## What the exercise asks
What do the lines from the top of the data through the line with "along a line." say? Quote them exactly and include both ends.

----

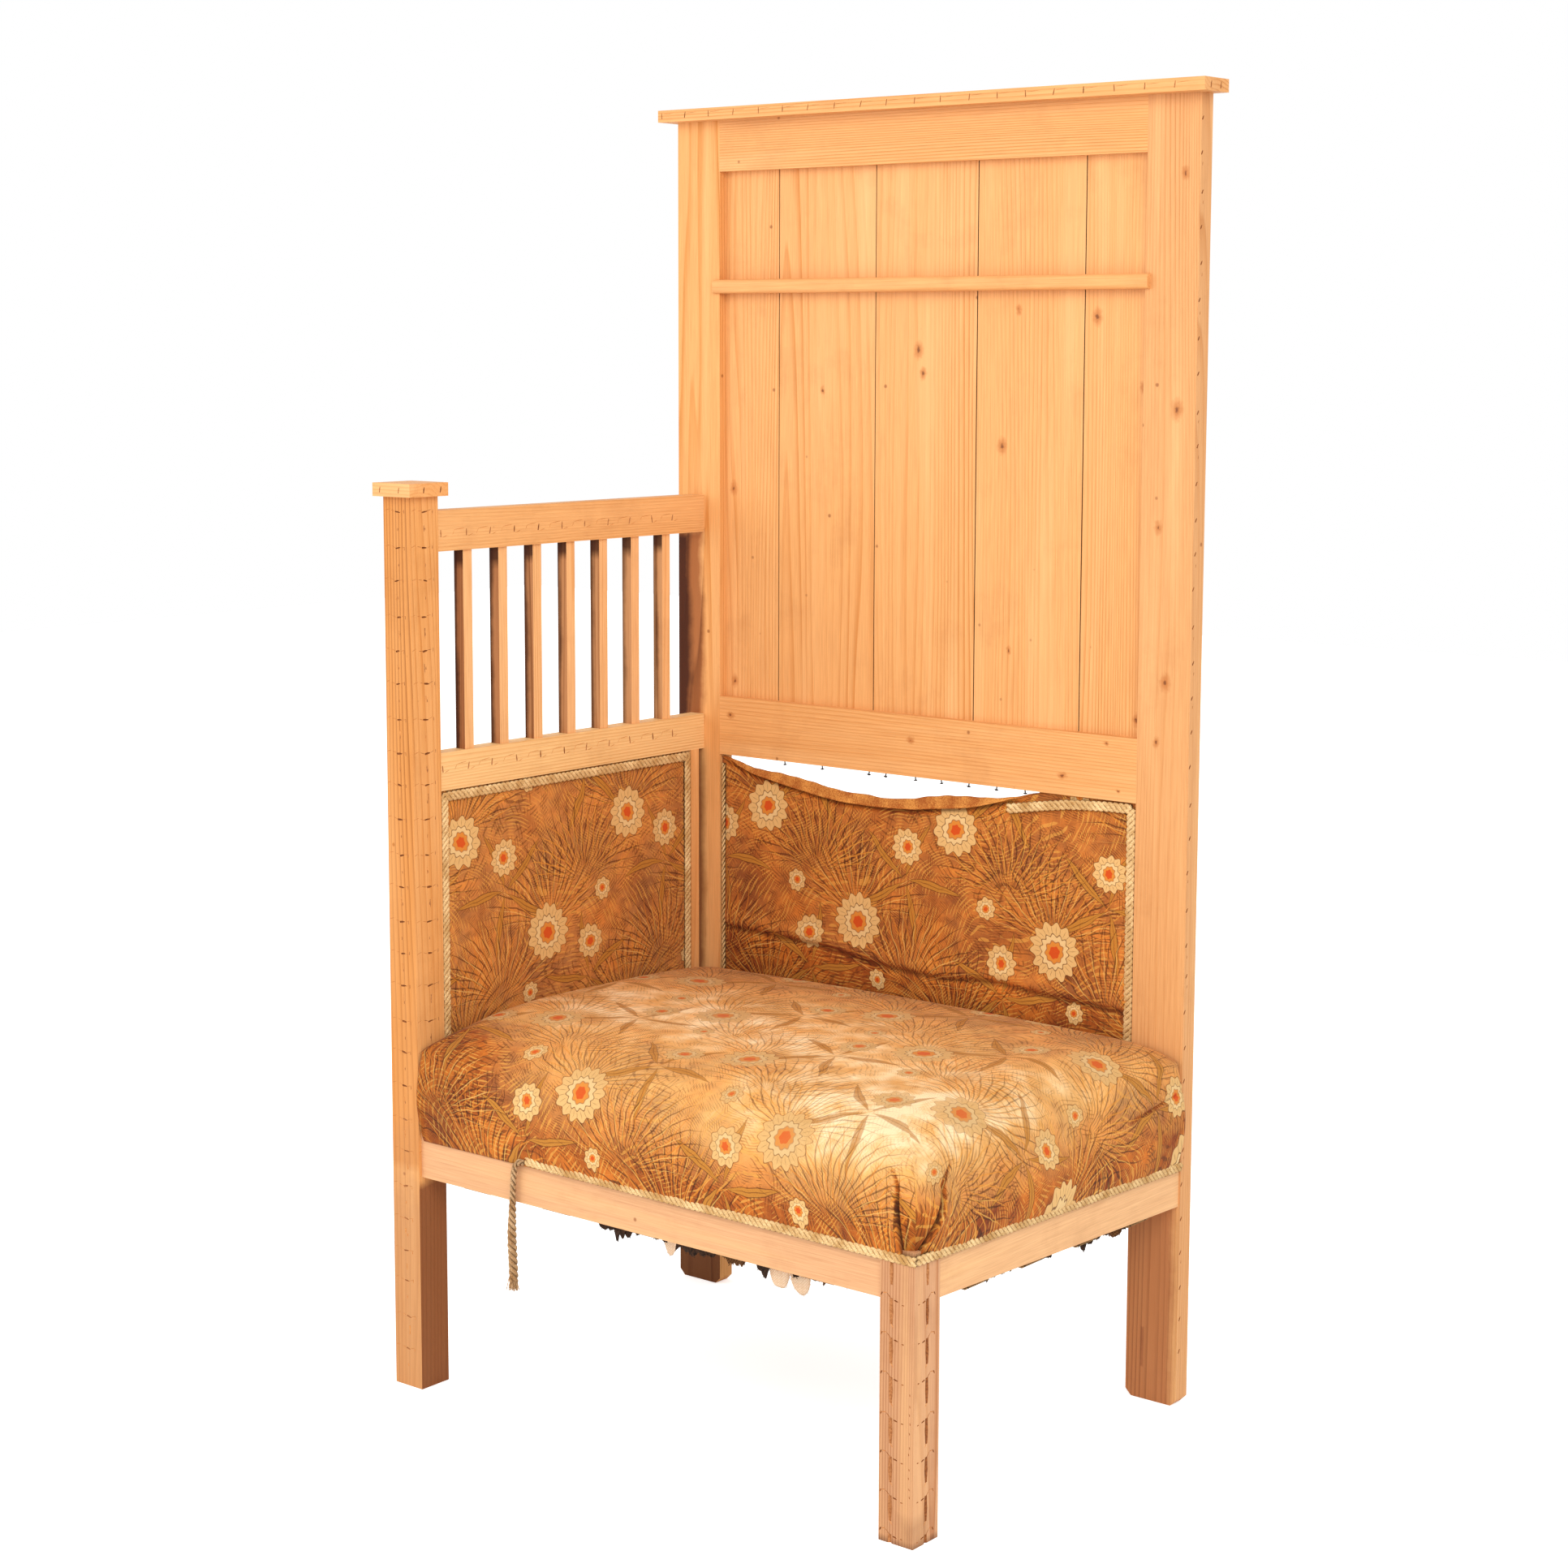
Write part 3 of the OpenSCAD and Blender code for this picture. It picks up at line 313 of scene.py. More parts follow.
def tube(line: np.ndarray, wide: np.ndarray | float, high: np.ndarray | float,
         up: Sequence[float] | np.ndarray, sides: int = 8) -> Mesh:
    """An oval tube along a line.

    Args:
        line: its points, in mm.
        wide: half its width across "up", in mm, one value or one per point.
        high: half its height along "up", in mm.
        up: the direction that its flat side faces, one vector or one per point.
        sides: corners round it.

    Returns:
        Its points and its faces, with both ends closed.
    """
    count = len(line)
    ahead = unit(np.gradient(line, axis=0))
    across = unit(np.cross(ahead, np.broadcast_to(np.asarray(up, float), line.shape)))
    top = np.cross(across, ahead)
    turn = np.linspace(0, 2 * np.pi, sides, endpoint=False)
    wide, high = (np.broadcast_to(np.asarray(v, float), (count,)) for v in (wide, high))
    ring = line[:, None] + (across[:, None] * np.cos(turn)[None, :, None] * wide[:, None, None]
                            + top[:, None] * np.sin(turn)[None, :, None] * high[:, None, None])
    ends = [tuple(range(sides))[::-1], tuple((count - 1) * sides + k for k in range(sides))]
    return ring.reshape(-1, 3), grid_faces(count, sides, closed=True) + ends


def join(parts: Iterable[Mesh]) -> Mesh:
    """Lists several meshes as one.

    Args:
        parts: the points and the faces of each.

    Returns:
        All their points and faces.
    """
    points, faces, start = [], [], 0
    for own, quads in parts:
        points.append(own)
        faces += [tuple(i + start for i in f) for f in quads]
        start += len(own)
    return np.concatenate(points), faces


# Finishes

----

## Response for this exercise
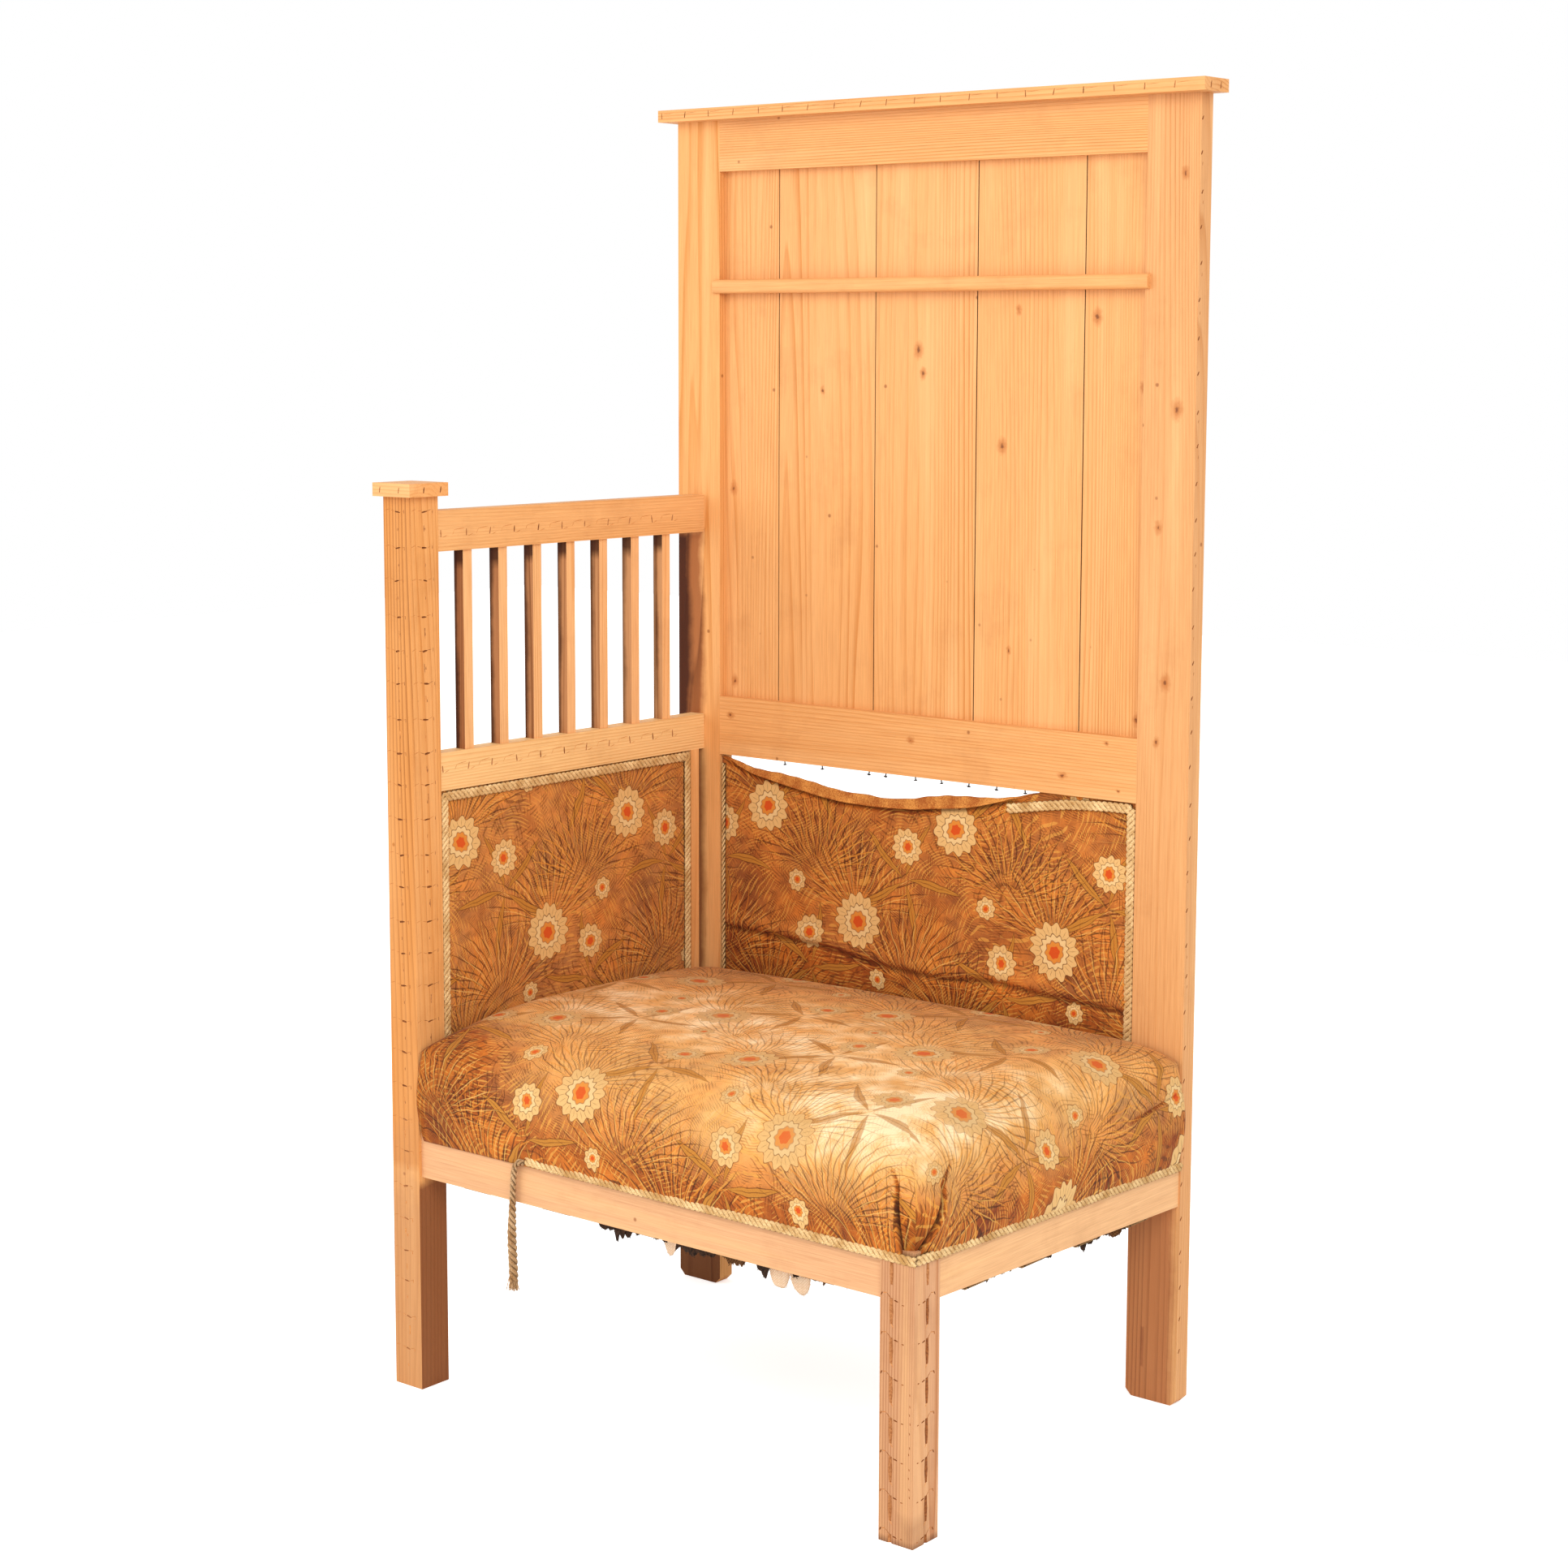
Write part 3 of the OpenSCAD and Blender code for this picture. It picks up at line 313 of scene.py. More parts follow.
def tube(line: np.ndarray, wide: np.ndarray | float, high: np.ndarray | float,
         up: Sequence[float] | np.ndarray, sides: int = 8) -> Mesh:
    """An oval tube along a line.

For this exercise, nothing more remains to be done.